The Development of the Eurodollar Market

Due to the huge expansion in international trade from the early 1970’s, there was a huge growth in demand for foreign currencies to settle trade transactions. The availability of currencies for trading, and so the development of the FX markets itself, was facilitated by the development of the Eurodollar/Eurocurrency market.

Eurocurrency is money deposited with a bank outside the currency’s country of origin. The Eurocurrency markets or Euromarkets are markets for borrowing and lending currencies outside their countries of origin.

A Eurodollar, for example, is created when the owner of a US dollar deposit with a bank in the US transfers the money to an account with a bank outside the US. These deposits are lent to other customers by the bank, creating Eurodollar market activity.

A Eurocurrency deposit has the essential characteristic that the bank receiving the deposit must be resident outside the country of origin of the currency. For example, US dollars deposited with a bank in London are Eurodollars, regardless of whether the depositor resides inside or outside the US.

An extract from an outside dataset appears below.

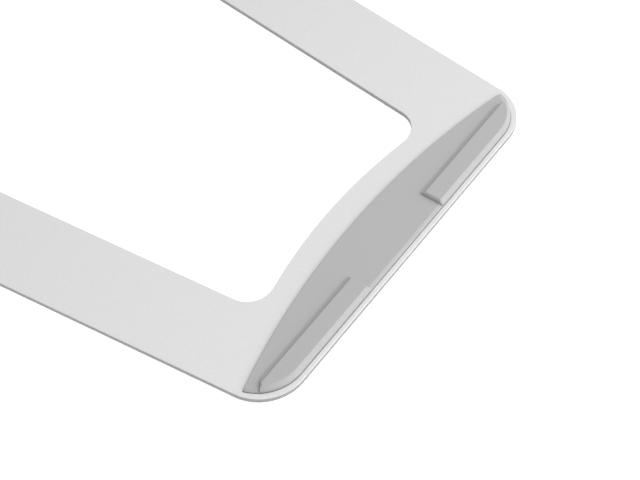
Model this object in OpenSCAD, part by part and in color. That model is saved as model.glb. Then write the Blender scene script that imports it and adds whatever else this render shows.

An organsisation wishing to borrow Yen, for example could borrow on the Japanese domestic money market from a Japanese bank, or in the Eurocurrency market, for example, by borrowing euro yens from a bank in Paris.

Until the late 1950s, US dollars deposited with banks outside the US were quickly repatriated because the banks taking the deposits invested the money in the US money markets. From the late 1950’s however as the dollar superseded sterling as the main international trading currency, the demand for US dollars by non-US residents increased. Dollars deposited in Europe were increasingly lent to borrowers in Europe, and the Eurodollar market grew. The supply of Eurodollars was increased  by the US balance of trade deficit in the late 1950’s and early 1960’s , which created a flow of dollars into the hands of non-US residents.

The Euromarkets were further boosted in the 1960’s and 1970’s by domestic banking restrictions, particularly in the US, resulting in:

  • Increasing demand for Eurodollars from the European subsidiaries of US corporations, which were unable to borrow dollars in the US.

  • Higher interest rates on Eurodollars than the domestic dollar deposits. US banks used their European branches to move dollars into the euro market, thereby circumventing restrictive US domestic banking regulations.

Although restrictive regulations in the US were eased in the early 1970’s the Eurodollar market was sufficiently well established by then to survive and compete with the domestic US markets. In the 1970’s the Eurodollar market played a key role in recycling the petro dollars of oil-producing countries. Large dollar loans were made to countries suffering a balance of payments deficit as a consequence of the large increase in oil prices at that time.

Although the Euromarkets originated with the Eurodollar, and the Eurodollar remains the most heavily–traded currency, there are markets for other Eurocurrencies (euro deutschemarks, euroyen etc.)

Euromarkets and the FX markets

The Euromarkets are for borrowing and lending currencies, whereas the FX markets are for buying and selling them. However, there is a very close connection between the two markets.

  • The difference between spot rates of exchange and forward rates of exchange in the FX markets are accounted for by the interest rate differentials between the currencies in the Euromarkets.

  • There is little difference between a Eurocurrency loan and a forward swap in the FX markets. A forward swap is an agreement to buy one currency in exchange for a second currency and a simultaneous agreement to sell back the currency at a future date, but at a different rate of exchange. The difference between the exchange rate for the initial purchase and subsequent sellback is accounted for by the interest rate differential between the Eurocurrencies.